We peered up, both shaken and stirred. Corporal Smith rose onto his haunches, his head flicking left-right-left again. All clear it would seem. He motioned with his right hand: one, two to his right; then one, two to his left. With nary a quip or grunt, we split as instructed to flank him either side at exactly three metres as we’d been trained to do. When we were in position, Corporal Smith inched forward and sidled up to the bole of a large gum tree in front of us. His eyes darted left, right, left again, re-checking our positions, when,
...yelled the Sergeant Major Brother Someone-but-I-forget as he leaped out from behind the other side of the tree and ‘shot’ Corporal Smith.
OK, freeze frame the action here to pause for thought.
I mean, really, does this seem anything like a clever thing to do? Jump into someone’s face, yell ‘Bang!’ loudly, while that already nerve-wracked someone is carrying a loaded 303 rifle? Oh well.
Our brave leader Corporal Smith did what anyone else would have done. Jerked his rifle up and,
…but for real.
The detonation of the 303 blasted through our heads and fried every one of our unsuspecting neurons into pants-wetting, lip-quivering shock.
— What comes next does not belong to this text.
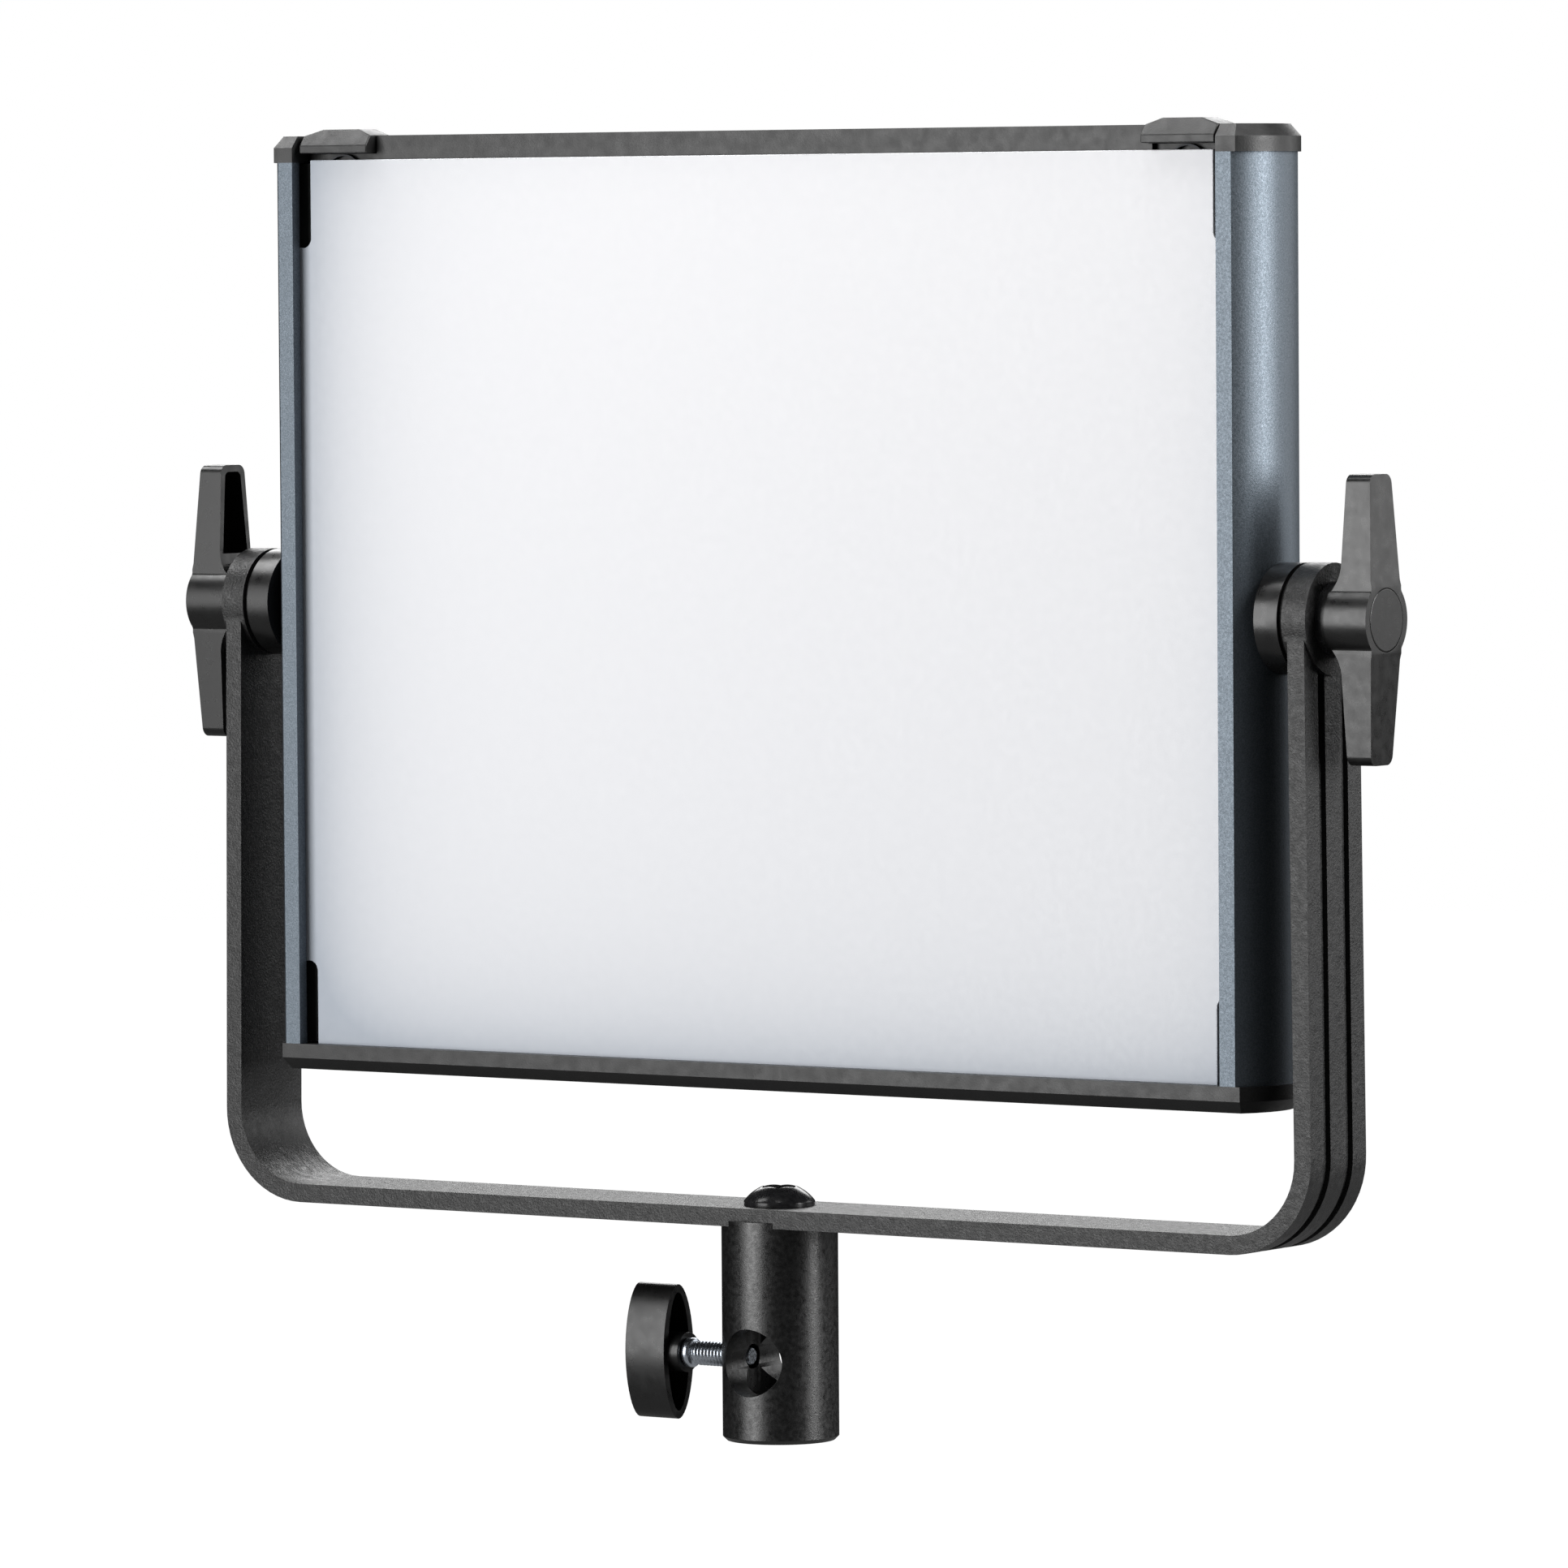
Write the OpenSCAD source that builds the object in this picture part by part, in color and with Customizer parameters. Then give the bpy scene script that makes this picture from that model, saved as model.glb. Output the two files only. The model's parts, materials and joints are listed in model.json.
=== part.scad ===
// LED panel light on a U-shaped yoke, with a stand socket below it and a control housing behind it.
// +X is to the right and -Y is towards the lit face. The origin is the centre of the stand socket's mouth.

/* [Head] */
// Height of the tilt axis above the stand socket's mouth
pivot_z = 203.5; // [195:0.5:215]
// Height of the head with both end caps
head_h = 233.8; // [225:0.1:245]
// Half the width of the head, measured at the flat front faces of its side rails
head_half_w = 141.2; // [140:0.1:150]
// Distance of the head's front face in front of the tilt axis
head_front = 14; // [13.5:0.1:15]
// Distance of the head's back face behind the tilt axis
head_back = 15.2; // [15:0.1:16]
// Radius of the rounded outer side of a side rail
bulge_r = 21.1; // [20:0.1:24]
// Width of the flat facet along a side rail's front and back corners
rail_facet = 1.2; // [0.8:0.1:1.6]
// Wall thickness of a side rail
rail_wall = 2.2; // [1.8:0.1:2.6]
// Width of the lip that holds the front sheet
lip_w = 5.5; // [5:0.1:6]
// Thickness of the lip that holds the front sheet
lip_t = 3; // [2.5:0.1:3.2]

/* [End caps] */
// Height of the top cap
top_cap_h = 6.6; // [6.4:0.1:8]
// Height of the bottom cap
bottom_cap_h = 6.45; // [6:0.05:8]
// Height of the sloped edge of a cap
cap_slope_h = 2.9; // [2:0.1:3.2]
// How far the sloped edge of a cap runs in
cap_slope_in = 2.5; // [2:0.1:3]
// How far the caps stand out past the rounded rails
cap_overhang = 0.8; // [0.5:0.1:1]

/* [Latches] */
// Width of a latch
latch_w = 20.6; // [18:0.1:24]
// Distance of a latch's middle from the centre of the head
latch_x = 124.2; // [110:0.1:124.2]
// Height of a latch
latch_h = 6; // [5.6:0.1:6.4]
// Travel of a latch as it clears the slot
latch_travel = 3.8; // [3.5:0.1:4]

/* [Front sheet and light unit] */
// Thickness of the diffuser sheet
diffuser_t = 2; // [1.5:0.1:2.2]
// Height of the gap between the diffuser's top edge and the latches
diffuser_gap = 1.6; // [1:0.1:2]
// Height of the corner notches of the diffuser
notch_h = 21.9; // [15:0.1:30]
// Depth of the corner notches behind the lip's edge
notch_w = 2.9; // [2:0.1:4]
// Number of light sources across the board
led_columns = 10; // [6:1:14]
// Number of light sources up the board
led_rows = 8; // [5:1:12]
// Side of one light source
led_size = 5; // [3:0.5:7]

/* [Rear panel] */
// Distance between neighbouring cooling fins
fin_pitch = 6; // [6:1:6]
// Thickness of one cooling fin
fin_t = 1.5; // [1.2:0.1:2]

/* [Control housing] */
// Half the width of the control housing
pod_half_w = 68; // [66:1:70]
// Distance of the control housing's lower face below the tilt axis
pod_below = 60; // [58:1:64]
// Distance of the control housing's upper face above the tilt axis
pod_above = 45; // [42:1:50]
// Wall thickness of the control housing
pod_wall = 2.2; // [2:0.1:2.4]
// Radius of a control knob
knob_r = 9; // [8:0.5:10]
// Distance of a control knob from the middle
knob_x = 42; // [38:1:44]
// Push travel of a control knob
knob_push = 0.6; // [0.4:0.1:0.8]
// Width of a push button
button_w = 8; // [7:0.5:9]
// Height of a push button
button_h = 6; // [5:0.5:7]
// Number of push buttons
button_count = 4; // [4:1:4]
// Angle at which the power rocker lies when it is off
rocker_tilt = 8; // [6:1:9]

/* [Battery plates] */
// Distance of a battery plate's middle from the centre of the head
plate_x = 99; // [99:6:99]
// Width of a battery plate
plate_w = 42; // [41:0.5:42]
// Height of a battery plate
plate_h = 72; // [70:1:80]

/* [Yoke] */
// Thickness of the yoke's bar
yoke_t = 4.6; // [4:0.1:5]
// Width of the yoke's bar
yoke_w = 25.3; // [24:0.1:26]
// Outer radius of the yoke's bends
yoke_bend = 22.8; // [20:0.1:30]
// How far each leg leans inwards from the bend to the tilt axis
yoke_lean = 1.5; // [0:0.1:2]
// Width of one groove along the yoke's outer face
groove_w = 3; // [2.5:0.1:3.5]
// Depth of one groove along the yoke's outer face
groove_d = 1.2; // [0.8:0.1:1.6]
// Radius of the round boss at the top of each leg
boss_r = 13.4; // [13:0.1:14]
// Length of the round boss along the tilt axis
boss_t = 6.6; // [6.2:0.1:7]

/* [Stand socket] */
// Radius of the receiver
receiver_r = 14.3; // [13.5:0.1:15]
// Height of the receiver below the yoke's bar
receiver_h = 53; // [50:0.5:58]
// Radius of the two spigot bores, for a 5/8 inch spigot
spigot_r = 8.3; // [8.1:0.1:8.5]
// Depth of the upright spigot bore
spigot_depth = 40; // [36:0.5:40]
// Height of the cross bore above the socket's mouth
cross_z = 19.9; // [18:0.1:24]

/* [Clamp screw] */
// Radius of the clamp screw's thread
clamp_r = 3; // [2.5:0.5:4]
// Half the height of the clamp knob
paddle_half_h = 16.7; // [14:0.1:20]
// Half the width of the clamp knob
paddle_half_w = 6.5; // [6:0.1:8]
// Thickness of the clamp knob
paddle_t = 11.6; // [10:0.1:14]

/* [Levers] */
// Half the height of a locking lever
lever_half_h = 34.3; // [30:0.1:38]
// Radius of a locking lever's hub
lever_hub_r = 9.6; // [9:0.1:9.8]
// Half the width of a lever wing beside the hub
wing_root = 6.8; // [6.4:0.1:7.2]
// Half the width of a lever wing at its tip
wing_tip = 5; // [4.5:0.1:6]
// Radius of the threaded stud that a lever turns
stud_r = 4; // [3.5:0.5:4]

/* [Hidden] */
$fn = 64;

// Shared clearances
eps = 0.01;
gap = 0.2;
fit = 0.06;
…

It could have been so much worse, but fortunately in his haste, our brave corporal’s aim was off. None-the-less, the 303 blank round exploded like all Hades less than half a metre from the Sergeant Major’s left ear. With its now nicely perforated left ear drum the inevitable consequence.
Which promptly put an end to the whole shebang; pun absolutely, bleeding-well intended.
* * *
“Mission Report, Corporal!”
“Yes Sir! Sergeant Major deafened in left ear for a month. Exercises immediately suspended. All blank rounds confiscated forthwith. Sir!”
“Jolly good job, man, jolly good job.”
Shooting blanks, huh?
Believe me, don’t trust anyone who tells you that.